Attached below is the picture that tells it all. The LMC is clearly defined in the centre. There is a dome-shaped bright region to its right. Further right the dark is immense, palpable; it’s intergalactic space. The dome is a shock front cause by the LMC’s motion through the MW’s outer gas halo as the LMC departs the region. The shock front is like a ship’s bow wake. The bow wake marks the region where supersonic flow of the LMC’s approach is reduced into subsonic flow. The mass of the galaxy’s stars turn the inflowing subsonic gas into turbulent shock fronts. These compress as they collide with other turbulent pockets, and the end result is massive star clusters and inflamed H2 nebula. That shock front is the ultimate source of the curious very young stellar component in the Li paper’s globulars.

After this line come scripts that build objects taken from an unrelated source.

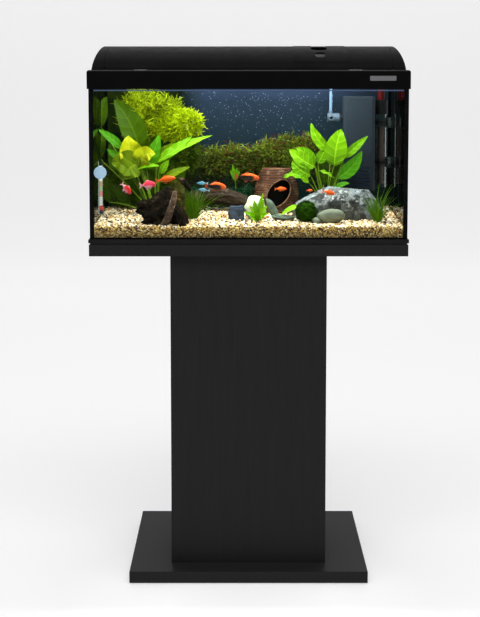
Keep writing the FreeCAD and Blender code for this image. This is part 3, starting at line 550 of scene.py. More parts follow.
def ball(radius, cuts, roughness=0.0, seed=0.0, detail=2.0, squash=(1, 1, 1)):
    """Points and faces of a lumpy ball."""
    shape = bmesh.new()
    bmesh.ops.create_icosphere(shape, subdivisions=cuts, radius=1.0)
    shift = Vector((seed, seed * 1.7, -seed))
    for vertex in shape.verts:
        lump = 1.0 + roughness * noise.fractal(vertex.co * detail + shift, 0.7, 2.1, 4)
        vertex.co = [vertex.co[k] * lump * radius * squash[k] for k in range(3)]
    return taken(shape)


def course(route, t):
    """Point and heading at t on the smooth curve that the control points of route give."""
    def at(share):
        work = [Vector(point) for point in route]
        while len(work) > 1:
            work = [a.lerp(b, share) for a, b in zip(work, work[1:])]
        return work[0]
    return at(t), (at(min(1.0, t + 0.02)) - at(max(0.0, t - 0.02))).normalized()


def thrown(dice, spread, mean=(0, 0, 0)):
    return Vector([dice.gauss(mean[k], spread[k]) for k in range(3)])


# ---- gravel -------------------------------------------------------------------------------

BED_FRONT, BED_REAR = 0.024, 0.037


def bed_level(y):
    """Height of the gravel at a depth y, in metres."""
    low, high = corners("gravel_bed")
    return FLOOR + BED_FRONT + (y - low.y) / (high.y - low.y) * (BED_REAR - BED_FRONT)


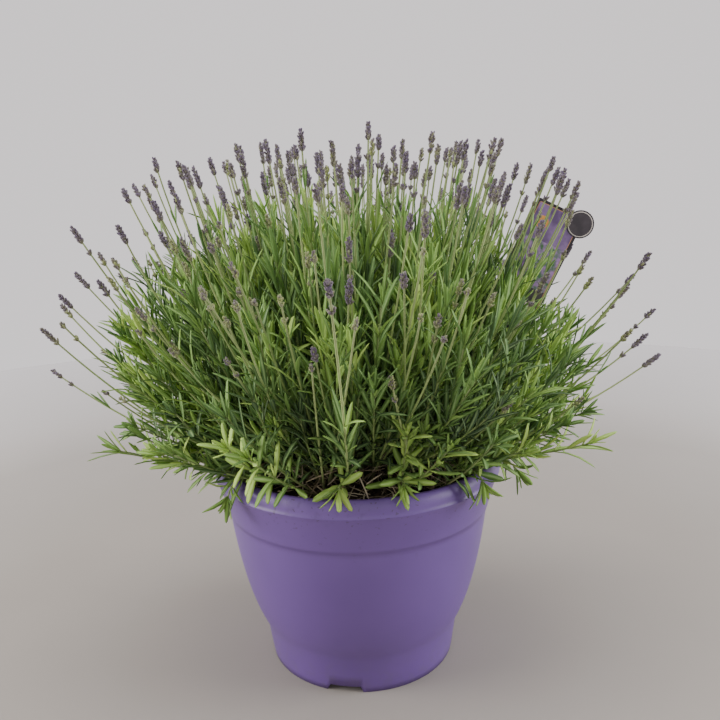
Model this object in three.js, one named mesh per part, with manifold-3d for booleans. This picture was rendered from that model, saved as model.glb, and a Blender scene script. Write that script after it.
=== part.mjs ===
// Potted lavender: nine clumps of leafy, flowering stems in a round plastic pot of soil, with a plant label.
// Millimetres, +Z up. Origin: centre of the pot's foot, on the surface it stands on. The front faces -Y.

import * as THREE from "three";
import { mergeVertices } from "three/addons/utils/BufferGeometryUtils.js";
import Module from "manifold-3d";

const wasm = await Module();
wasm.setup();

// Driving dimensions of the pot
const potHeight = 222;
const lipRadius = 150;
const lipHeight = 207;
const topRadius = 143;
const stepHeight = 168;
const stepRadius = 137;
const stepDepth = 1.4;
const footRadius = 99;
const footSectionRadius = 105;
const footSectionHeight = 40;
const potWall = 3;
const footRecess = 8;
const footThickness = 4.5;
const floorCorner = 4;
const bodyCurve = [[123, 72], [132, 125]];
const underLipCurve = [142, 190];
const overLipCurve = [149, 216];
const potSides = 32;
const footNotch = { count: 3, firstAzimuth: 260, widthBelow: 34, widthAbove: 28, height: 7 };
const drainHole = { count: 4, radius: 8, ringRadius: 62, sides: 8 };

// Driving dimensions of the soil; the gap is what touching pieces keep between them
const gap = 0.35;
const soilEdgeHeight = 208;
const soilMound = 8;
const soilRimCover = 1;

// Driving dimensions of the bush: a dome of leaves and flowers over a base point in the soil
const bushBase = new THREE.Vector3(0, 0, 216);
const bushHalfWidth = 327;
const outerClumps = 8;
const flowerReachUp = 322;
const flowerReachOut = 350;
const flowerReachSpread = 8;
const leafReach = 262;
const leafReachSpread = 34;
const outermost = { offset: 17.5, height: 20 };

// The clumps: their woody feet, their slices of the dome and their cores
const crownRing = 84;
const crownRadius = 8;
const crownDepth = 34;
const crownHead = 14;
const crownSides = 6;
const centreSliceRadius = 42;
const centreSliceSpread = 0.27;
const sliceMargin = 1;
const growthHalfAngle = 21;
const centreGrowthAngle = 23;
const coreReach = 140;
const coreRelief = 12;
const coreLowest = 4;
const coreMargin = 1.3;
const tuftReach = [200, 244];
const outerTufts = { columns: 5, rows: 6 };
const centreTufts = { columns: 16, rows: 3 };

// The stems, leaves and spikes
const stalkRadius = 1.35;
const rootTaper = 3;
const rootDepth = 9;
const leafWidth = 6;
const leafLengths = { shoot: 54, sprig: 36, loose: [56, 70] };
const leafSpreads = { stalk: 22, shoot: 32, sprig: 46 };
const leafPairStops = [0.42, 0.78];
const sprigReach = [14, 30];
const sprigHeights = [168, 186];
const spikes = {
  large: { length: 27, radius: 4.6, whorls: 3 },
  small: { length: 20, radius: 3.8, whorls: 2 },
};

// Driving dimensions of the label
const label = { width: 52, length: 118, neck: 12, thickness: 1.2, stakeWidth: 9, depth: 48, reach: 288 };
const labelPlace = { lean: 26, footX: 86 };
const labelDisc = { radius: 14, sides: 28, fromEdge: 2, fromTop: 7 };

// Corners closer than this are made one
const finestGrid = 0.005;

const degrees = THREE.MathUtils.degToRad;
const up = new THREE.Vector3(0, 0, 1);

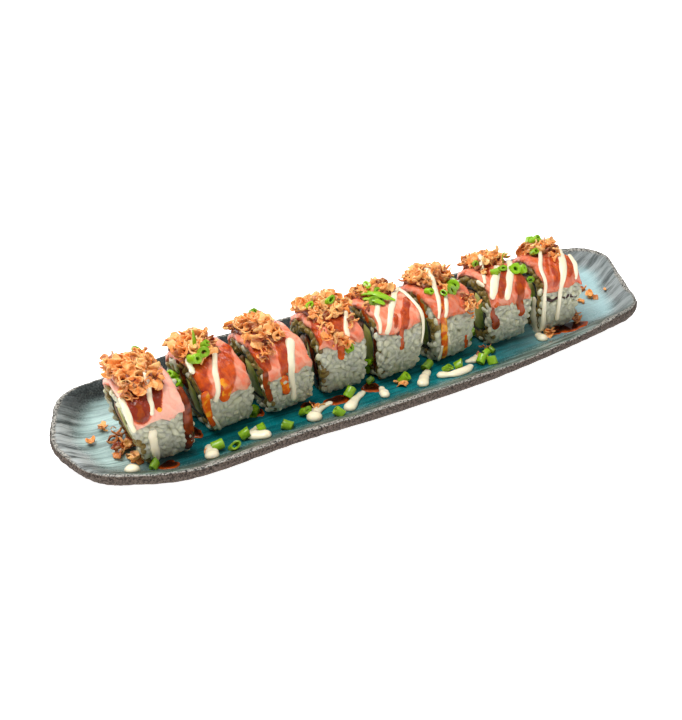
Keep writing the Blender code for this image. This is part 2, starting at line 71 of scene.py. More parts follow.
# Plate section from under the middle out to the rim, then over it and in to the floor: distance in from
# the rim in millimetres and height, in millimetres at the foot and as a share of the wall above the floor
FOOT_SECTION = ((40.0, 0.0), (22.0, 0.0), (15.0, 0.0), (13.0, 0.6), (9.5, 3.0), (6.0, 5.3), (3.6, 6.5),
                (2.0, 7.4))
WALL_SECTION = ((0.9, 0.32), (0.3, 0.42), (0.0, 0.58), (0.0, 0.76), (0.4, 0.89), (1.0, 0.97), (1.8, 1.0),
                (2.6, 0.98), (3.6, 0.93), (5.0, 0.84), (7.0, 0.66), (9.5, 0.43), (12.0, 0.24), (15.0, 0.1),
                (18.0, 0.03), (21.0, 0.0))
FLOOR_RINGS = (25.0, 29.0, 33.0, 37.0, 41.0)

# Roll section, across and up
ROLL_DEPTH = 35.0 * MM
ROLL_HEIGHT = 35.5 * MM
TOP_SQUARENESS = 2.35
BASE_SQUARENESS = 4.2
BELLY = 0.10
# How much shorter along the roll it is at the plate, and the height up to which it narrows
BASE_TAPER = 0.27
TAPER_HEIGHT = 26.0 * MM
CORE_DEPTH = 21.0 * MM
CORE_HEIGHT = 24.5 * MM
CORE_CENTRE = 17.8 * MM
NORI_THICKNESS = 0.8 * MM
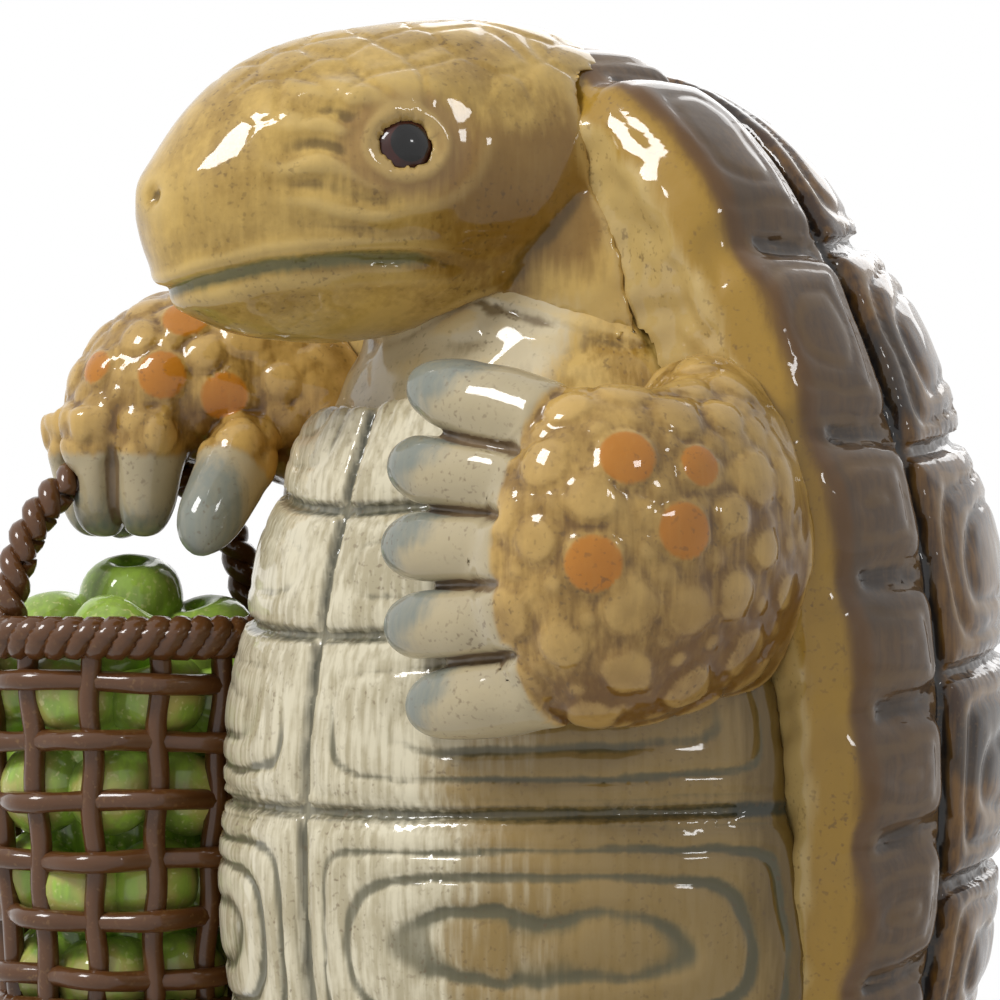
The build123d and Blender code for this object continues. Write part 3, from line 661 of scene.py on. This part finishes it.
# Limbs and tail
# Pressed limbs covered in round scales, luted on with slip, and a short scaly tail.
# Ochre under the glaze, with the largest scales dotted orange and the claws blue-grey, and
# brown below the limbs that is partly paint and partly painted shade.
BOSS_HEIGHT, SMALL_BOSS_HEIGHT = 0.34, 0.12
CLAW_RADIUS = 2.3
TOE_RADIUS = 2.4
FINGER_SWELL, FINGER_GROOVE, FINGER_GROOVE_WIDTH = 0.45, 0.55, 0.75
STRAY_DOT_SHARE = 0.04
VIEW_AZIMUTH = math.radians(50)
# each piece: mm from boss to boss, and the radius of the slip at its joint
LIMBS = {"left_forelimb": (2.9, 1.6), "right_forelimb": (2.7, 1.4), "left_hind_limb": (2.3, 1.4),
         "right_hind_limb": (2.3, 1.4), "tail": (1.8, 1.0)}
CLAW_LENGTHS = {"left_forelimb": 9.4, "right_forelimb": 7.6, "left_hind_limb": 5.6,
                "right_hind_limb": 5.6}
# each claw's root, in shares of the body as body_point takes them, and the way it points
CLAW_ROWS = {
    "left_forelimb": (
        (0.870, 0.880, 0.785, -0.86, -0.24, 0.22), (0.840, 0.915, 0.744, -0.93, -0.26, 0.11),
        (0.825, 0.925, 0.698, -0.96, -0.26, 0.02), (0.835, 0.920, 0.650, -0.95, -0.26, -0.06),
        (0.870, 0.880, 0.602, -0.90, -0.24, -0.12)),
    "right_forelimb": (
        (-1.440, 0.690, 0.800, 0.22, 0.06, -0.96), (-1.380, 0.840, 0.802, 0.12, 0.14, -0.97),
        (-1.210, 0.885, 0.802, -0.04, 0.12, -0.98), (-1.060, 0.800, 0.802, -0.16, 0.04, -0.98)),
    "left_hind_limb": (
        (0.512, 0.740, 0.078, -0.20, -1.0, -0.10), (0.629, 0.780, 0.079, -0.05, -1.0, -0.10),
        (0.748, 0.770, 0.079, 0.12, -1.0, -0.10), (0.858, 0.700, 0.078, 0.32, -1.0, -0.10)),
}
CLAW_ROWS["right_hind_limb"] = tuple((-a, f, h, -x, y, z)
                                     for a, f, h, x, y, z in CLAW_ROWS["left_hind_limb"])
# the claw at the inner side of the right paw: middle, way, half length and half width
INNER_CLAW = ((-17.0, -16.4, 62.0), (0.26, -0.64, -0.72), 6.0, 2.2)
# across and height in mm, as the figure is seen from its left front
ORANGE_SPOTS = {
    "left_forelimb": ((-0.3, 63.1), (-2.4, 57.0), (3.1, 58.8)),
    "right_forelimb": ((-26.3, 71.9), (-27.8, 68.3), (-24.0, 66.5)),
}


def bosses(points, spacing, seed, first=()):
    """Round bosses scattered over the surface, those at the points first named before others:
    each point's share of the way from its boss's edge to its middle, and the boss's number."""
    chance = np.random.RandomState(seed)
    free = np.ones(len(points), dtype=bool)
    places = []
    for index in [*first, *chance.permutation(len(points))]:
        if free[index]:
            places.append(points[index])
            free &= ((points - points[index])**2).sum(axis=1) > spacing**2
    sizes = spacing * chance.uniform(0.40, 0.58, len(places))
    sizes[:len(first)] = 0.62 * spacing
    tree = kdtree.KDTree(len(places))
    for index, place in enumerate(places):
        tree.insert(place, index)
    tree.balance()
    found = [tree.find(p) for p in points.tolist()]
    number = np.array([f[1] for f in found])
    return np.clip(1 - np.array([f[2] for f in found]) / sizes[number], 0, 1), number


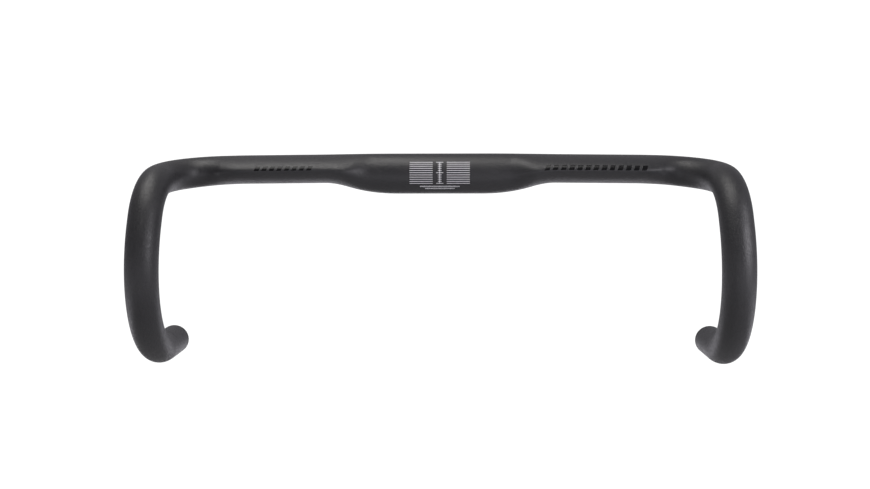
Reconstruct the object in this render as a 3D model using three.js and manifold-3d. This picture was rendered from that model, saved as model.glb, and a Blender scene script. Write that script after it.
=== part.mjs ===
// Drop handlebar with a flattened aero top, in millimetres.
// Origin: centre of the stem clamp. +X runs to the rider's left, +Y points back to the rider, +Z is up.
// The bar is three hollow pieces bonded together. Each open end holds an expander plug that pulls out.

import * as THREE from 'three';
import { mergeVertices } from 'three/addons/utils/BufferGeometryUtils.js';
import Module from 'manifold-3d';

// Driving dimensions
const CLAMP_RADIUS = 15.9;
const CLAMP_HALF_WIDTH = 33;
const TUBE_RADIUS = 12;
const WALL = 2;
const GAP = 0.3;

// Centre line of one drop: straight top, corner, hook and lower grip, as corners joined by arcs.
const TOP_HEIGHT = 2;
const CORNER_X = 212;
const CORNER_BEND = 40;
const HOOD = [211, -66, -9];
const HOOD_BEND = 41.5;
const HOOK = [213.5, -112, -135.5];
const HOOK_BEND = 75;
const DROP_END = [224, 25.5, -138.5];

// Flattened wing on each side of the clamp
const WING = {
  halfChord: 22.5,
  halfThickness: 11.3,
  rearExponent: 2.3,
  noseExponent: 1.6,
  noseDown: 3.5,
  rear: -0.5,
  height: 4,
};
const WING_FALL = 0.009;
const WING_FULL_AT = 82;
const SHOULDER_POWER = 2.2;
const KNEE_ROUNDING = 10;
const NOSE_FROM = 54;
const NOSE_FULL_AT = 77;
const WING_ENDS_AT = 154;
const ROUND_FROM = 204;

// Bonded joint between the centre section and each drop
const JOINT_X = 170;
const SPIGOT_LENGTH = 18;
const SOCKET_RADIUS = 8.5;
const SOCKET_HEIGHT = 2.8;
const SPIGOT_BORE_RADIUS = 6.6;

// Expander plug: distances run outwards from the end of the tube, so what is inside it is negative.
const SCREW_RADIUS = 2;
const SCREW_END = -34;
const HEAD_RADIUS = 3.5;
const HEAD_TOP = 2.2;
const HEAD_BOTTOM = -1.8;
const SOCKET_KEY = 3;
const SOCKET_DEPTH = 2.2;
const WASHER_RADIUS = 4.4;
const WASHER_THICKNESS = 0.8;
const CAP_FACE = 3.3;
const CAP_EDGE = 1.2;
const COUNTERBORE_RADIUS = 4.8;
const HUB_RADIUS = 6;
const HUB_END = -7;
const SLEEVE_RADIUS = 9.7;
const SLEEVE_END = -26;
const SLOT_START = -9;
const SLOT_WIDTH = 1.8;
const SLOTS = 4;
const CONE_START = -16;
const CONE_MOUTH_RADIUS = 8.5;
const CONE_THROAT_RADIUS = 4.5;
const NUT_START = -18;
const NUT_END = -30;
const RING_AT = -5.6;
const RING_SECTION_RADIUS = 0.7;

// Printed films on the bar
const FILM_LIFT = 0.2;
const FILM_THICKNESS = 0.2;
const SCALE_REACH = 24;

// Fineness of the facets
const CENTRE_SIDES = 32;
const TUBE_SIDES = 20;
const PLUG_SIDES = 24;
const OUTER_BEND_STEP = 8;
const INNER_BEND_STEP = 13;

const MATERIALS = {
  bar: new THREE.MeshStandardMaterial({ color: 0x1c1c1e, roughness: 0.5, metalness: 0 }),
  whitePrint: new THREE.MeshStandardMaterial({ color: 0xe4e4e4, roughness: 0.5, metalness: 0 }),
  glossPrint: new THREE.MeshStandardMaterial({ color: 0x060607, roughness: 0.12, metalness: 0 }),
  plastic: new THREE.MeshStandardMaterial({ color: 0x141415, roughness: 0.55, metalness: 0 }),
  rubber: new THREE.MeshStandardMaterial({ color: 0x0e0e0e, roughness: 0.85, metalness: 0 }),
  steel: new THREE.MeshStandardMaterial({ color: 0x8d8f92, roughness: 0.32, metalness: 1 }),
  alloy: new THREE.MeshStandardMaterial({ color: 0xb4b6b9, roughness: 0.4, metalness: 1 }),
};

const wasm = await Module();
wasm.setup();

// ---------- Closed solids from rings of points ----------

function geometryFrom(points, faces) {
  const geometry = new THREE.BufferGeometry();
  const coordinates = points.flatMap((point) => [point.x, point.y, point.z]);
  geometry.setAttribute('position', new THREE.Float32BufferAttribute(coordinates, 3));
  geometry.setIndex(faces);
  geometry.computeVertexNormals();
  return geometry;
}

// Joins each ring to the next and the last to the first: outer wall, end face, bore, other end face.
function ringSolid(rings) {
  const count = rings[0].length;
  const faces = [];
  for (let i = 0; i < rings.length; i++) {
    const here = i * count;
    const next = ((i + 1) % rings.length) * count;
    for (let k = 0; k < count; k++) {
      const after = (k + 1) % count;
      faces.push(here + k, here + after, next + after);
      faces.push(here + k, next + after, next + k);
    }
  }
  return geometryFrom(rings.flat(), faces);
}

// A thin curved plate between two grids of points with the same rows and columns.
function plateSolid(outer, inner) {
  const rows = outer.length;
  const columns = outer[0].length;
  const faces = [];
  const index = (layer, row, column) => (layer * rows + row) * columns + column;
  const quad = (a, b, c, d) => faces.push(a, b, c, a, c, d);
  for (let i = 0; i < rows - 1; i++) {
    for (let k = 0; k < columns - 1; k++) {
      quad(index(0, i, k), index(0, i, k + 1), index(0, i + 1, k + 1), index(0, i + 1, k));
      quad(index(1, i, k), index(1, i + 1, k), index(1, i + 1, k + 1), index(1, i, k + 1));
    }
    quad(index(0, i, 0), index(0, i + 1, 0), index(1, i + 1, 0), index(1, i, 0));
    const last = columns - 1;
    quad(index(0, i + 1, last), index(0, i, last), index(1, i, last), index(1, i + 1, last));
  }
  for (let k = 0; k < columns - 1; k++) {
    const last = rows - 1;
    quad(index(0, 0, k + 1), index(0, 0, k), index(1, 0, k), index(1, 0, k + 1));
    quad(index(0, last, k), index(0, last, k + 1), index(1, last, k + 1), index(1, last, k));
  }
  return geometryFrom([...outer, ...inner].flat(), faces);
}

// ---------- Booleans ----------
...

The physics of what happens behind the LMC’s bow wake is as complex as any that astrophysicists can dream up in their celebratory beers after a conference. You can bet that the Li paper, and others like it, are generating stacks of grant applications and observing time requests as the Magellanic devotees around the world hatch plots and write simulation programmes.

Hmm. Clear night tonight here in S Africa. Dunno about you, but I’m planning a long LMC look tonight.

=Dana in S Africa

Wow, what a fantastic response Dana! You have answered quite a few of my questions and posed a few more. I'm going to have to read your reply quite a few times and do a bit of searching to try to understand all of your comments.

Is part of the reason that the northern side is so busy due to it being rotated closer to the Milky Way and the SW side tilted away from it?

More questions to come as I generate enough incomprehension to ask them.